The human inheritors of the earth have obligations. They are responsible to keep the following commands:

  • Be fruitful and multiply (Gen 9:1, 7). With the reestablishing of stability in the created order, God repeats this command originally given to the first couple (cf. Gen 1:28).
  • Fill the earth (9:1, 7)
  • Abstain from consuming blood (9:4)
  • All will give a reckoning for human blood (life) that is shed, life for a life, since God created humankind in God’s own image (9:5-6)

We also discover a few implicit promises related to other obligations—all other creatures will be subject to and food for Noah’s and his children, including plants (Gen 9:2-3).

Targum Pseudo-Jonathan claims from Gen 9:4 that eating an animal while it is still alive is forbidden. Targum Onqelos at Gen 9:6 includes that the reckoning for taking human life will happen before witnesses and at the judges’ sentencing. Pseudo-Jonathan adds that on judgment day God will take vengeance on the person who sheds blood without witnesses. In short, God permits no one to get away with murder! All three Targumim relay that, whether through Flood events or covenant making, God communicates through his Memra, the Word or Speech of God personified that is a divine messenger or manifestation.

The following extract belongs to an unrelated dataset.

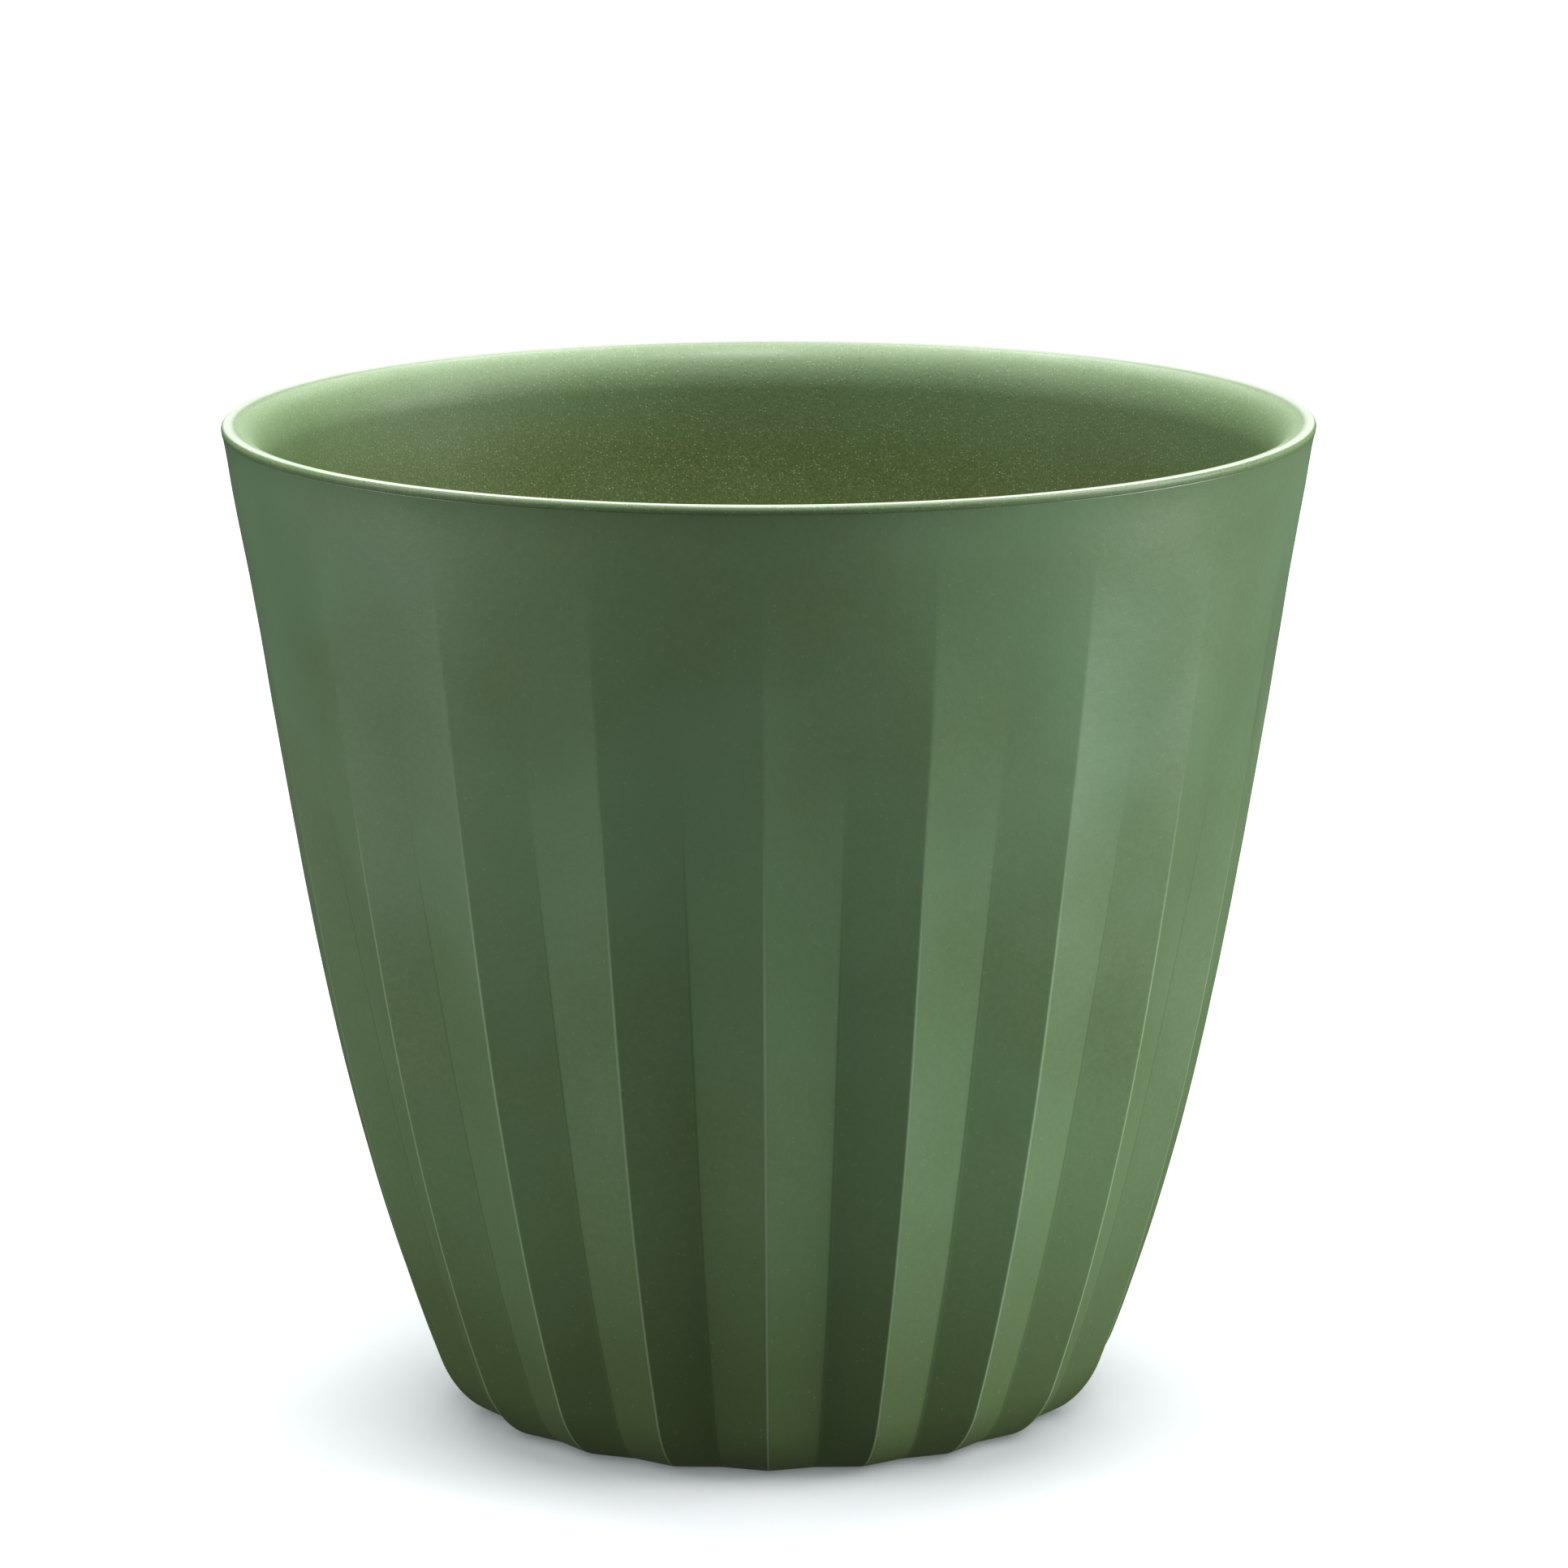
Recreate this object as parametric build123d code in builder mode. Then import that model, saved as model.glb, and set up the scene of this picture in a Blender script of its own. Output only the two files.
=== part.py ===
from build123d import *
from math import asin, cos, degrees, pi, radians, sin, sqrt
import os

# A round double-walled planting pot, in millimetres. The origin is on the floor under the centre, +Z is up.
# A pleated outer shell carries a smooth inner liner, whose rolled lip covers the shell's top edge.
# A push-in plug with a flat seal closes the drain in the floor.

# Overall size
rim_r = 200.0            # widest radius, at the lip's outer edge
crest_z = 368.8          # top of the lip
seam_z = 365.6           # the shell's top edge, under the lip's bead

# Outer shell: a drafted wall that curves in towards the foot, with pleats that fade in below the rim
pleats = 20
pleat_phase = -90.7      # direction of the front ridge, in degrees from +X
shell_top_r = 199.6      # radius at the reference height
wall_ref_z = 367.6       # height where the wall's formulas start
draft = 0.148            # inward run per millimetre of drop
belly = 18.6             # extra inward run at belly_drop below the reference
belly_drop = 340.0
pleat_full = 6.4         # ridge to valley, measured on the radius
pleat_start = 20.0       # drop below the reference where the pleats begin
pleat_run = 240.0        # further drop over which they reach full depth
pleat_ease = 1.15
flat_depth = 3.0         # pleat depth from which a facet is all but flat
facet_bulge = 0.06       # a flat facet's bulge
heel_h = 21.4            # height of the rounded heel
heel_in = 13.7           # how far the heel rounds inwards
pleat_foot = 3.4         # ridge to valley where the heel meets the floor
shell_t = 3.0
shell_floor_z = 5.0      # underside of the floor, recessed inside the foot ring
shell_floor_t = 4.0
shell_corner_h = 5.0     # slanted corner between the cavity's floor and wall
foot_inner_r = 95.0
foot_taper = 12.0

# Inner liner
liner_t = 2.6
air_gap = 5.6            # between the walls, at the pleats' valleys
bead_r = 1.7             # round outer edge of the lip
bead_step = 0.2          # how far the bead's lower edge is set back
lip_in = 14.1            # the lip's inner curve: a quarter of an ellipse
lip_drop = 18.0
seat_lap = 0.05          # how far the seat runs into the skirt
skirt_t = 2.0            # ring under the lip that locates the shell's top edge
skirt_h = 9.0
skirt_clear = 0.25
liner_heel_z = 46.0      # where the liner's wall turns into its floor
liner_floor_r = 100.0
liner_floor_z = 24.0     # the wetted floor at liner_floor_r; it falls to the drain
sump_r = 26.0            # shallow well around the drain
sump_edge_z = 20.5
sump_wall = 2.0          # inward run of the well's side
seat_z = 15.5            # the well's flat floor, where the seal sits
seat_t = 3.0
spout_r = 17.0           # drain spout, outside
spout_end_z = 2.5
spout_clear = 0.15
snap_r = 18.1            # bead on the spout that hooks under the shell's floor
snap_top_z = 4.8
snap_h = 0.8
snap_lead = 0.6          # the spout's end is this much narrower, to enter the hole

# Drain plug and seal
bore_r = 13.0
plug_clear = 0.05
plug_end_z = 4.0
plug_lead = 1.0
plug_wall = 2.4
flange_r = 19.5
flange_t = 2.6
flange_round = 1.2
seal_r = 18.6
seal_t = 2.0
seal_round = 0.6
grip_l = 27.0
grip_w = 5.0
grip_h = 15.0
grip_round = 11.3
grip_root = 1.0          # how far the grip runs down into the flange
grip_hole_r = 3.4
grip_hole_h = 7.8

half_pitch = 180.0 / pleats


def ridge_radius(z):
    """Radius of the shell's ridges at height z."""
    drop = wall_ref_z - max(z, heel_h)
    radius = shell_top_r - draft * drop - belly * (drop / belly_drop) ** 4
    if z < heel_h:
        slope = draft + 4 * belly * (drop / belly_drop) ** 3 / belly_drop
        part = (heel_h - z) / heel_h
        radius -= slope * (heel_h - z) + heel_in * (1 - sqrt(1 - part ** 2))
    return radius


def pleat_depth(z):
    """Ridge radius less valley radius at height z."""
    if z < heel_h:
        return pleat_foot + (pleat_full - pleat_foot) * sin(pi / 2 * z / heel_h)
    run = min(max((wall_ref_z - z - pleat_start) / pleat_run, 0.0), 1.0)
    return pleat_full * sin(pi / 2 * run ** pleat_ease)


def at(radius, degrees):
    """A point in a level sketch, by radius and direction."""
    return (radius * cos(radians(degrees)), radius * sin(radians(degrees)))


def pleated_section(z, inset):
    """Arcs from ridge to valley and back, all the way round: a true circle where the depth is zero."""
    ridge = ridge_radius(z) - inset
    depth = pleat_depth(z)
    valley = ridge - depth
    # A facet bulges as a circle does at the rim, and is all but flat on the full pleats.
    sagitta = ridge * (1 - cos(radians(half_pitch / 2)))
    bulge = max(sagitta * (1 - depth / flat_depth), facet_bulge)
    middle = (ridge + valley) / 2 * cos(radians(half_pitch / 2)) + bulge
    for i in range(pleats):
        start = pleat_phase + 2 * half_pitch * i
        points = [
            at(ridge, start),
            at(middle, start + half_pitch / 2),
            at(valley, start + half_pitch),
            at(middle, start + 1.5 * half_pitch),
            at(ridge, start + 2 * half_pitch),
        ]
        ThreePointArc(*points[0:3])
        ThreePointArc(*points[2:5])


# Section heights: steps of equal angle round the heel, then up the wall
heel_levels = [heel_h * (1 - sin(radians(a))) for a in (90, 74, 58, 42, 26, 12)]
wall_levels = [heel_h, 34, 50, 70, 95, 125, 160, 200, 240, 280, 315, 345, seam_z]
cavity_z = shell_floor_z + shell_floor_t
cavity_levels = [cavity_z, cavity_z + shell_corner_h]

# Pleated outer shell, open at the top
with BuildPart() as fluted_shell:
    for z in heel_levels + wall_levels:
        with BuildSketch(Plane.XY.offset(z)):
            with BuildLine():
                pleated_section(z, 0)
            make_face()
    loft()
    for z in cavity_levels + wall_levels:
        with BuildSketch(Plane.XY.offset(z)):
            with BuildLine():
                pleated_section(z, shell_t)
            make_face()
    loft(mode=Mode.SUBTRACT)
    with BuildSketch():
        Circle(foot_inner_r)
    extrude(amount=shell_floor_z, taper=foot_taper, mode=Mode.SUBTRACT)
    with BuildSketch(Plane.XY.offset(shell_floor_z)):
        Circle(spout_r + spout_clear)
    extrude(amount=shell_floor_t, mode=Mode.SUBTRACT)

fluted_shell.part.label = "fluted_shell"


def liner_radius(z):
    """The liner's wetted radius at height z: inside the shell's valleys by the walls and the gap."""
    return ridge_radius(z) - pleat_depth(z) - shell_t - air_gap - liner_t


crest_r = rim_r - bead_r
lip_z = crest_z - lip_drop
lip_r = crest_r - lip_in
wetted = [(liner_radius(z), z) for z in (290.0, 230.0, 170.0, 110.0, liner_heel_z)]
outside = [(r + liner_t, z) for r, z in wetted]
wall_slope = (0.3, 1)                # up and outwards, near the liner's heel
floor_slope = (liner_floor_r - sump_r, liner_floor_z - sump_edge_z)
bead_z = crest_z - bead_r
seat_under_z = seat_z - seat_t
skirt_r = ridge_radius(seam_z) - shell_t - skirt_clear
skirt_low_r = ridge_radius(seam_z - skirt_h) - shell_t - skirt_clear
skirt_root_z = crest_z - liner_t / 2
seat_r = skirt_r - seat_lap
under_in = lip_in - liner_t          # half axes of the curve under the lip
under_drop = lip_drop - liner_t
under_turn = degrees(asin((crest_r - seat_r) / under_in))
under_z = lip_z + under_drop * cos(radians(under_turn))

# Inner liner: a vessel turned about +Z, with its rolled lip, drain well and spout
with BuildPart() as inner_liner:
    with BuildSketch(Plane.XZ):
        with BuildLine():
            # wetted side, from the drain bore up to the crest
            Polyline((bore_r, spout_end_z), (bore_r, seat_z), (sump_r - sump_wall, seat_z),
                     (sump_r, sump_edge_z), (liner_floor_r, liner_floor_z))
            Spline((liner_floor_r, liner_floor_z), wetted[-1], tangents=(floor_slope, wall_slope))
            Spline(*reversed(wetted), (lip_r, lip_z), tangents=(wall_slope, (0, 1)))
            EllipticalCenterArc((crest_r, lip_z), lip_in, lip_drop, start_angle=90, arc_size=90)
            # over the bead, and back along the seat that rests on the shell
            CenterArc((crest_r, bead_z), bead_r, 0, 90)
            Polyline((rim_r, bead_z), (rim_r - bead_step, seam_z), (seat_r, seam_z), (seat_r, under_z))
            # underside of the lip, the wall, the floor and the well
            EllipticalCenterArc((crest_r, lip_z), under_in, under_drop,
                                start_angle=90 + under_turn, arc_size=90 - under_turn)
            Spline((lip_r + liner_t, lip_z), *outside, tangents=((0, -1), (-0.3, -1)))
            Spline(outside[-1], (liner_floor_r, liner_floor_z - liner_t),
                   tangents=((-0.3, -1), (-floor_slope[0], -floor_slope[1])))
            Polyline((liner_floor_r, liner_floor_z - liner_t),
                     (sump_r + sump_wall, sump_edge_z - liner_t), (sump_r, seat_under_z),
                     (spout_r, seat_under_z), (spout_r, snap_top_z), (snap_r, snap_top_z),
                     (snap_r, snap_top_z - snap_h), (spout_r - snap_lead, spout_end_z),
                     (bore_r, spout_end_z))
        make_face()
        # locating skirt inside the shell's top edge
        with BuildLine():
            Polyline((skirt_r, skirt_root_z), (skirt_r, seam_z), (skirt_low_r, seam_z - skirt_h),
                     (skirt_low_r - skirt_t, seam_z - skirt_h), (skirt_r - skirt_t, seam_z),
                     (skirt_r - skirt_t, skirt_root_z), close=True)
        make_face()
    revolve(axis=Axis.Z)

inner_liner.part.label = "inner_liner"

# Drain plug: a hollow shank in the liner's bore, a flange over the seal, and a grip with a finger hole
shank_r = bore_r - plug_clear
flange_z = seat_z + seal_t
flange_top_z = flange_z + flange_t

with BuildPart() as drain_plug:
    with BuildSketch(Plane.XY.offset(plug_end_z)):
        Circle(shank_r)
    extrude(amount=flange_z - plug_end_z)
    chamfer(drain_plug.edges().sort_by(Axis.Z)[0], plug_lead)
    with BuildSketch(Plane.XY.offset(plug_end_z)):
        Circle(shank_r - plug_wall)
    extrude(amount=flange_z - plug_end_z - plug_wall, mode=Mode.SUBTRACT)
    with BuildSketch(Plane.XY.offset(flange_z)):
        Circle(flange_r)
    extrude(amount=flange_t)
    fillet(drain_plug.edges().filter_by(GeomType.CIRCLE).sort_by(Axis.Z)[-1], flange_round)
    with BuildSketch(Plane.XZ.offset(-grip_w / 2)):
        with Locations((0, flange_top_z - grip_root)):
            Rectangle(grip_l, grip_h + grip_root, align=(Align.CENTER, Align.MIN))
        fillet(vertices().group_by(Axis.Y)[-1], grip_round)
        with Locations((0, flange_top_z + grip_hole_h)):
            Circle(grip_hole_r, mode=Mode.SUBTRACT)
    extrude(amount=grip_w)

drain_plug.part.label = "drain_plug"

# Flat seal under the plug's flange
with BuildPart() as plug_seal:
    with BuildSketch(Plane.XY.offset(seat_z)):
        Circle(seal_r)
        Circle(bore_r + plug_clear, mode=Mode.SUBTRACT)
    extrude(amount=seal_t)
    outer_edges = plug_seal.edges().filter_by(GeomType.CIRCLE).sort_by(SortBy.RADIUS)[-2:]
    fillet(outer_edges, seal_round)

plug_seal.part.label = "plug_seal"

os.makedirs("parts", exist_ok=True)
export_step(fluted_shell.part, "parts/fluted_shell.step")
export_step(inner_liner.part, "parts/inner_liner.step")
export_step(drain_plug.part, "parts/drain_plug.step")
export_step(plug_seal.part, "parts/plug_seal.step")
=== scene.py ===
import math

import bmesh
import bpy
from mathutils import Matrix, Vector, noise


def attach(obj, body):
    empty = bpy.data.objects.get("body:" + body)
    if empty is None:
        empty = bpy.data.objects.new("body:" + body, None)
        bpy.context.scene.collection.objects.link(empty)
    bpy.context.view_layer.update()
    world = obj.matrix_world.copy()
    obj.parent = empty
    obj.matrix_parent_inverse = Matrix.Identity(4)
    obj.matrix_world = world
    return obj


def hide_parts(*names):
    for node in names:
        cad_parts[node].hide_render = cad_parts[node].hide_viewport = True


# A double-walled planting pot on a white sweep, seen from slightly above its rim.
# The shapes are drawn in millimetres, as in the CAD source, and scaled to metres as they become pieces.
# Materials, lights and camera are in metres throughout.
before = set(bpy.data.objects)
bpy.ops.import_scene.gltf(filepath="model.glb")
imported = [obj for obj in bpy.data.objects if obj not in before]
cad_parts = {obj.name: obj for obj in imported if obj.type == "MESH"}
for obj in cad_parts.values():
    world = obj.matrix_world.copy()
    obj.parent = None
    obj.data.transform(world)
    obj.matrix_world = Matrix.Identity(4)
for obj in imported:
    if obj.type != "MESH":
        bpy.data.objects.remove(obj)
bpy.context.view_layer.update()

MM = 0.001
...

God then declares to Noah and his children that God will establish his covenant with them and their descendants, and with the living creatures from the ark, with the following promises (Gen 9:8-11a, 12):

  • God promises never again destroy all flesh and earth by flood waters (Gen 9:11b)
  • The sign of this covenant will be the rainbow (Gen 9:13-15, 17)
  • This covenant will be everlasting (Gen 9:16)

Interpretations of the Covenant

Early Jewish sources derive from the covenant obligations given to Noah a set of specific commandments. The gentiles were expected to keep these rules independent of the Law of Moses. They are known as Noahide commandments. According to Jubilees 7.20, Noah commanded his children and grandchildren to do the following:

  • Do justice (what is right)
  • Bless the Creator
  • Cover the shame of your flesh
  • Honor father and mother
  • Love one another
  • Keep away from fornication
  • Keep away from impurity (sexual)
  • Keep away from injustice/violence/bloodshed

Later on in Rabbinic writings such as Tosefta ‘Abodah Zarah 8:4–6 and the Babylonian Talmud, Sanhedrin 56a, requirements and prohibitions for the children of Noah amounted to these seven:

“setting up courts of justice,” and prohibition of idolatry, blasphemy [cursing the Name of God], fornication, bloodshed, stealing, and tearing off a limb from a beast who is still living.[2]

Such expectations perhaps explain how Paul could charge gentiles who did not have Moses’s law with the violation of God’s righteous decree in Romans 1:32. A prayer placed on the lips of Noah in Jubilees speaks of God’s grace to him. A portion of the prayer is worth repeating:

“God of the spirits which are in all flesh, who has acted mercifully with me and saved me and my sons from the water of the Flood and did not let me perish as you did the children of perdition, because great was your grace upon me, and great was your mercy upon my soul. Let your grace be lifted up upon my sons, and do not let the evil spirits rule over them, lest they destroy them from the earth. But bless me and my sons. And let us grow and increase and fill the earth.” (Jubilees 10.3)[3]

Covenant Motifs

Some important take-homes for us from this brief study are the significant motifs that characterize this very first explicit covenant in the Bible. These will reappear in other divine-human covenants.[4] The motifs are as follows:

  1. There are various promises and obligations related between the respective parties of the covenant. For example, God promises creation stability and Noah’s descendants are to multiply and not shed blood.
  2. A sign is given in relation to the covenant. Here God establishes the rainbow as sign.
  3. Some aspects of the covenant maintain perpetuity. With Noah’s, it is an everlasting covenant: regularity of the created order (e.g., the rainbow, season cycles) will continue in relation to the earth until the new one is disclosed.
  4. The verbal notions of giving and establishing are foregrounded in relation to covenant making. However, the standard term for “cutting” (כרת) a covenant (e.g., Gen 15:18; Exod 24:8; Ps 89:3; Jer 31:31) is missing in God’s agreement with Noah.
  5. An offering is present in relation to the covenant.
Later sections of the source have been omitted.